P. lakustai (C) Nobu Tamura |
STL Science Center
31 August 2016
Bossy Anatomy
The key feature of Pachyrhinosaurus is its wonderful nasal boss. That boss gives the dinosaur its name ("Thick-nosed Lizard") and also serves as a major point of contention among paleontologists. Charles M. Sternberg initially described the first remains of Pachyrhinosaurus in 1950 under the specific name P. canadensis and recognized the boss as a distinctly hard patch of bone that appeared to be completely devoid of horn. It was thus inferred, by many and not necessarily Sternberg, that the boss was used for butting heads.
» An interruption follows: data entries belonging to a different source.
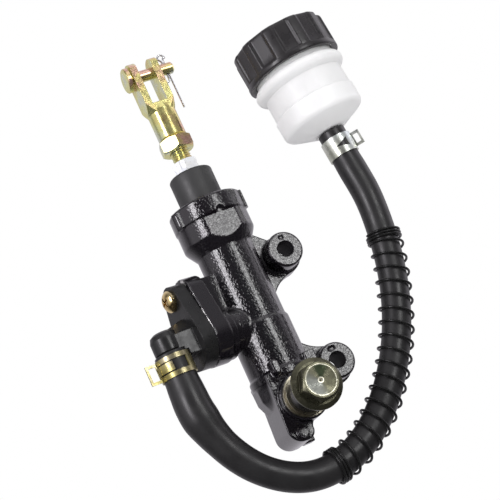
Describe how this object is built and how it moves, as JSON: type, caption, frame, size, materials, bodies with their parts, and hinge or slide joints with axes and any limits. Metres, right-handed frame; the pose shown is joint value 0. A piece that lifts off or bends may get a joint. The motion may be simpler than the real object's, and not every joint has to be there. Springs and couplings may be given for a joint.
{
  "type": "brake master cylinder",
  "caption": "Rear brake master cylinder with adjustable clevis push rod, banjo outlet and a remote fluid reservoir on a spring-guarded hose.",
  "frame": {"origin": "middle of the two mounting holes, on the mounting face", "axes": "+Z along the cylinder bore towards the push rod clevis, +Y out of the mounting face towards the bracket, +X from the bore towards the mounting ears"},
  "size_m": [0.1318, 0.0536, 0.195],
  "materials": {
    "body_paint": "gloss black over rough casting",
    "piston_alloy": "satin",
    "seal_rubber": "satin",
    "plated_steel": "white zinc",
    "spring_steel": "dark satin",
    "boot_rubber": "satin",
    "rod_zinc": "white zinc",
    "yellow_zinc": "iridescent yellow zinc",
    "olive_zinc": "olive zinc, turned face",
    "washer_alloy": "bright",
    "dark_sleeve": "satin black",
    "elbow_plastic": "satin black moulded",
    "screw_brass": "polished",
    "hose_rubber": "satin",
    "guard_wire": "gloss black",
    "clamp_zinc": "pale yellow zinc",
    "reservoir_plastic": "milky translucent",
    "cap_plastic": "satin black moulded"
  },
  "bodies": {
    "housing": {"cylinder_body": "body_paint", "retaining_washer": "plated_steel", "circlip": "spring_steel", "dust_boot": "boot_rubber", "banjo_bolt": "olive_zinc", "banjo_washers": "washer_alloy", "banjo_spacer": "dark_sleeve", "inlet_elbow": "elbow_plastic", "inlet_seal": "seal_rubber", "inlet_screw": "screw_brass", "hose": "hose_rubber", "hose_guard_spring": "guard_wire", "lower_hose_clamp": "clamp_zinc", "upper_hose_clamp": "clamp_zinc", "reservoir": "reservoir_plastic", "return_spring": "spring_steel"},
    "piston_group": {"piston": "piston_alloy", "primary_cup": "seal_rubber", "secondary_cup": "seal_rubber", "spring_seat": "plated_steel"},
    "push_rod": {"push_rod": "rod_zinc"},
    "lock_nut": {"lock_nut": "yellow_zinc"},
    "clevis": {"clevis": "yellow_zinc"},
    "clevis_pin": {"clevis_pin": "yellow_zinc", "cotter_pin": "plated_steel"},
    "diaphragm": {"reservoir_diaphragm": "seal_rubber", "diaphragm_plate": "elbow_plastic"},
    "cap": {"reservoir_cap": "cap_plastic"}
  },
  "joints": [
    {"name": "piston_stroke", "type": "slide", "parent": "housing", "child": "piston_group", "axis": [0, 0, -1], "range_m": [0, 0.01], "stiffness_N_per_m": 2200, "springref_m": -0.01, "deforming": ["return_spring"]},
    {"name": "push_rod_swing", "type": "hinge", "parent": "piston_group", "child": "push_rod", "pos_m": [-0.023, -0.011, 0.038], "axis": [1, 0, 0], "range_deg": [-1.2, 1.2]},
    {"name": "lock_nut_travel", "type": "slide", "parent": "push_rod", "child": "lock_nut", "axis": [0, 0, -1], "range_m": [0, 0.00375]},
    {"name": "clevis_turn", "type": "hinge", "parent": "lock_nut", "child": "clevis", "pos_m": [-0.023, -0.011, 0.1], "axis": [0, 0, -1], "range_deg": [0, 1080]},
    {"name": "clevis_pin_turn", "type": "hinge", "parent": "clevis", "child": "clevis_pin", "pos_m": [-0.023, -0.011, 0.1166], "axis": [1, 0, 0], "continuous": true},
    {"name": "diaphragm_lift", "type": "slide", "parent": "housing", "child": "diaphragm", "axis": [-0.0837, 0, 0.9965], "range_m": [0, 0.006]},
    {"name": "cap_turn", "type": "hinge", "parent": "diaphragm", "child": "cap", "pos_m": [0.0354, -0.02114, 0.0942], "axis": [-0.0837, 0, 0.9965], "range_deg": [0, 720]}
  ],
  "couplings": [
    {"joint": "clevis_turn", "follows": "lock_nut_travel", "rad_per_m": 5026.5},
    {"joint": "cap_turn", "follows": "diaphragm_lift", "rad_per_m": 2094.4}
  ]
}
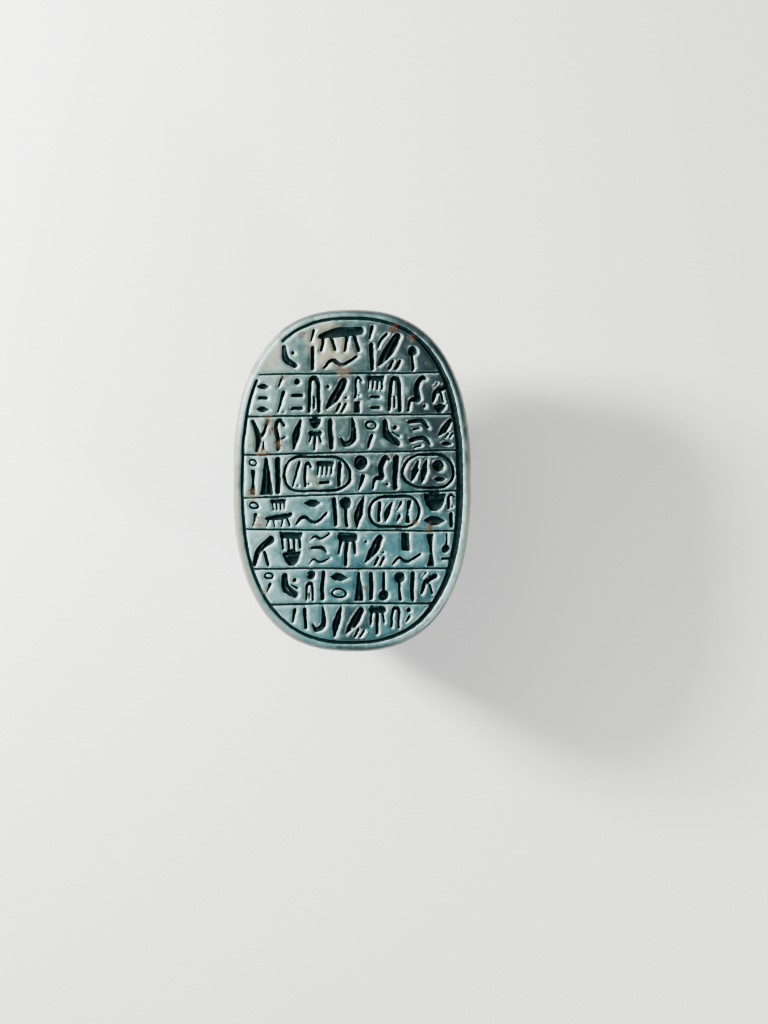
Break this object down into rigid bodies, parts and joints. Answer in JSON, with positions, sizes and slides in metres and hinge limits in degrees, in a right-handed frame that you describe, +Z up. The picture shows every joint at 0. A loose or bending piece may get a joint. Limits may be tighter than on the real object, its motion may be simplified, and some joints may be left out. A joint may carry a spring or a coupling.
{
  "type": "scarab amulet",
  "caption": "Oval scarab amulet carved in one piece: a beetle on a plinth whose flat underside bears rows of shallow strokes. It lies on its back with the strokes up, to be held or shown.",
  "frame": {"origin": "bottom centre of the bounding box, on the worn flat of the beetle's back that the amulet lies on", "axes": "+Z up out of the inscribed face, +Y along the oval's length towards the beetle's head and the top row, +X to the right of someone who reads the face"},
  "size_m": [0.0556, 0.08, 0.033],
  "materials": {
    "glazed_steatite": "worn blue-green glaze over pale steatite, satin, with dark patina in the cuts"
  },
  "bodies": {
    "root": {"scarab": "glazed_steatite"}
  },
  "joints": []
}
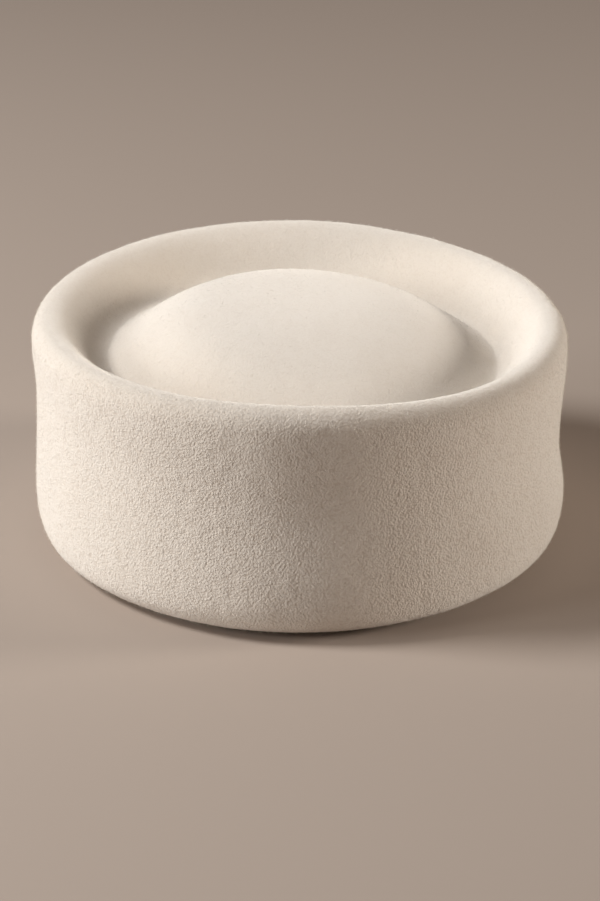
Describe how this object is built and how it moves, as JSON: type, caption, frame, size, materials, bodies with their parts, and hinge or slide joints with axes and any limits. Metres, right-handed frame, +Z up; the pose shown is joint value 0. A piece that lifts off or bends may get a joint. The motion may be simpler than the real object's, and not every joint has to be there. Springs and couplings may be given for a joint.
{
  "type": "pillbox hat",
  "caption": "Brimless felt pillbox hat with a soft rolled rim, a sloping recess and a low domed tip, open underneath for the head.",
  "frame": {"origin": "on the resting plane, in the middle of the lower edge", "axes": "+Z up towards the domed tip, -Y towards the wearer's front, +X towards the wearer's left"},
  "size_m": [0.1816, 0.202, 0.0834],
  "materials": {
    "wool_felt": "matt wool felt, finely pilled, ivory"
  },
  "bodies": {
    "root": {"felt_body": "wool_felt"}
  },
  "joints": []
}
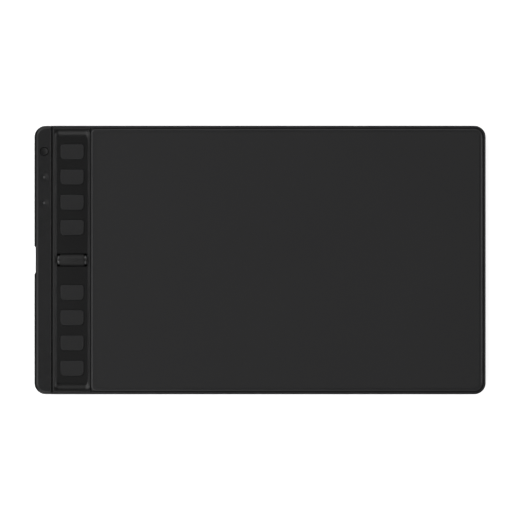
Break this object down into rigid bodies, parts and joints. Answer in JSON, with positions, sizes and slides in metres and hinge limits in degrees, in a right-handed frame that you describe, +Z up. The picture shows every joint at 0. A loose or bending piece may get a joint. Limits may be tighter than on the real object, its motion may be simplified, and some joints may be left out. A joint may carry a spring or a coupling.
{
  "type": "graphics tablet",
  "caption": "Flat pen tablet: raised drawing plate beside a sunk strip of keys with a scroll wheel, and a side rail with a round button, indicators and a cable port.",
  "frame": {"origin": "middle of the outline, on the table under the feet", "axes": "+X along the long side from the key strip towards the drawing plate's far end, +Y towards the edge away from the user, +Z up"},
  "size_m": [0.2682, 0.1596, 0.0093],
  "materials": {
    "shell_plastic": "fine matt moulding grain",
    "writing_film": "slightly rough writing surface",
    "key_plastic": "smooth satin",
    "plunger_plastic": "smooth",
    "wheel_hub": "polished end rims",
    "wheel_grip": "satin rubber",
    "foot_rubber": "matt rubber",
    "light_guide": "clear moulding",
    "led_white": "smooth",
    "steel": "bright plated",
    "board_laminate": "solder resist",
    "package_black": "moulding compound",
    "bearing_plastic": "natural, smooth",
    "component_tan": "fired ceramic",
    "socket_plastic": "natural, moulded",
    "ribbon_film": "amber film"
  },
  "bodies": {
    "housing": {"bottom_cover": "shell_plastic", "top_cover": "shell_plastic", "side_rail": "shell_plastic", "key_panel": "shell_plastic", "drawing_plate": "shell_plastic", "drawing_film": "writing_film", "foot_front_left": "foot_rubber", "foot_front_right": "foot_rubber", "foot_back_left": "foot_rubber", "foot_back_right": "foot_rubber", "indicator_lens_1": "light_guide", "indicator_lens_2": "light_guide", "indicator_leds": "led_white", "usb_shell": "steel", "housing_screws": "steel", "board_screws": "steel", "panel_screws": "steel", "shield_plate": "steel", "sensor_board": "board_laminate", "key_board": "board_laminate", "switch_bodies": "package_black", "controller_chips": "package_black", "wheel_encoder": "package_black", "usb_tongue": "package_black", "wheel_bearing": "bearing_plastic", "board_components": "component_tan", "flex_connectors": "socket_plastic", "flex_cable": "ribbon_film"},
    "key_1": {"key_1": "key_plastic", "key_plunger_1": "plunger_plastic"},
    "key_2": {"key_2": "key_plastic", "key_plunger_2": "plunger_plastic"},
    "key_3": {"key_3": "key_plastic", "key_plunger_3": "plunger_plastic"},
    "key_4": {"key_4": "key_plastic", "key_plunger_4": "plunger_plastic"},
    "key_5": {"key_5": "key_plastic", "key_plunger_5": "plunger_plastic"},
    "key_6": {"key_6": "key_plastic", "key_plunger_6": "plunger_plastic"},
    "key_7": {"key_7": "key_plastic", "key_plunger_7": "plunger_plastic"},
    "key_8": {"key_8": "key_plastic", "key_plunger_8": "plunger_plastic"},
    "group_button": {"group_key": "key_plastic", "group_key_plunger": "plunger_plastic"},
    "scroll_wheel": {"wheel_core": "wheel_hub", "wheel_tyre": "wheel_grip", "wheel_axle": "steel"}
  },
  "joints": [
    {"name": "key_1_press", "type": "slide", "parent": "housing", "child": "key_1", "axis": [0, 0, -1], "range_m": [0, 0.0005], "stiffness_N_per_m": 800, "springref_m": -0.0005},
    {"name": "key_2_press", "type": "slide", "parent": "housing", "child": "key_2", "axis": [0, 0, -1], "range_m": [0, 0.0005], "stiffness_N_per_m": 800, "springref_m": -0.0005},
    {"name": "key_3_press", "type": "slide", "parent": "housing", "child": "key_3", "axis": [0, 0, -1], "range_m": [0, 0.0005], "stiffness_N_per_m": 800, "springref_m": -0.0005},
    {"name": "key_4_press", "type": "slide", "parent": "housing", "child": "key_4", "axis": [0, 0, -1], "range_m": [0, 0.0005], "stiffness_N_per_m": 800, "springref_m": -0.0005},
    {"name": "key_5_press", "type": "slide", "parent": "housing", "child": "key_5", "axis": [0, 0, -1], "range_m": [0, 0.0005], "stiffness_N_per_m": 800, "springref_m": -0.0005},
    {"name": "key_6_press", "type": "slide", "parent": "housing", "child": "key_6", "axis": [0, 0, -1], "range_m": [0, 0.0005], "stiffness_N_per_m": 800, "springref_m": -0.0005},
    {"name": "key_7_press", "type": "slide", "parent": "housing", "child": "key_7", "axis": [0, 0, -1], "range_m": [0, 0.0005], "stiffness_N_per_m": 800, "springref_m": -0.0005},
    {"name": "key_8_press", "type": "slide", "parent": "housing", "child": "key_8", "axis": [0, 0, -1], "range_m": [0, 0.0005], "stiffness_N_per_m": 800, "springref_m": -0.0005},
    {"name": "group_button_press", "type": "slide", "parent": "housing", "child": "group_button", "axis": [0, 0, -1], "range_m": [0, 0.0005], "stiffness_N_per_m": 800, "springref_m": -0.0005},
    {"name": "wheel_turn", "type": "hinge", "parent": "housing", "child": "scroll_wheel", "pos_m": [-0.1117, 0, 0.0055], "axis": [1, 0, 0], "continuous": true}
  ]
}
Fantastical images, perhaps the result of illustration creation rather than any specific comment from researchers, have depicted the dinosaur with an enormous horn on the boss area. This may have also resulted from misinterpretation of the location of a small supraorbital horn in the midline or confusion with Einiosaurus, a ceratopsian dinosaur with rostrally curved nasal horn of some girth. The frill of Pachyrhinosaurus was elaborate an well decorated around the edges, as far as we can tell, with small osteoderm horns. The boss and the small supraorbital horns, perhaps most apparent in P. lakustai, were not sexually indicative traits, as it appears all adults possessed these two anatomical characteristics.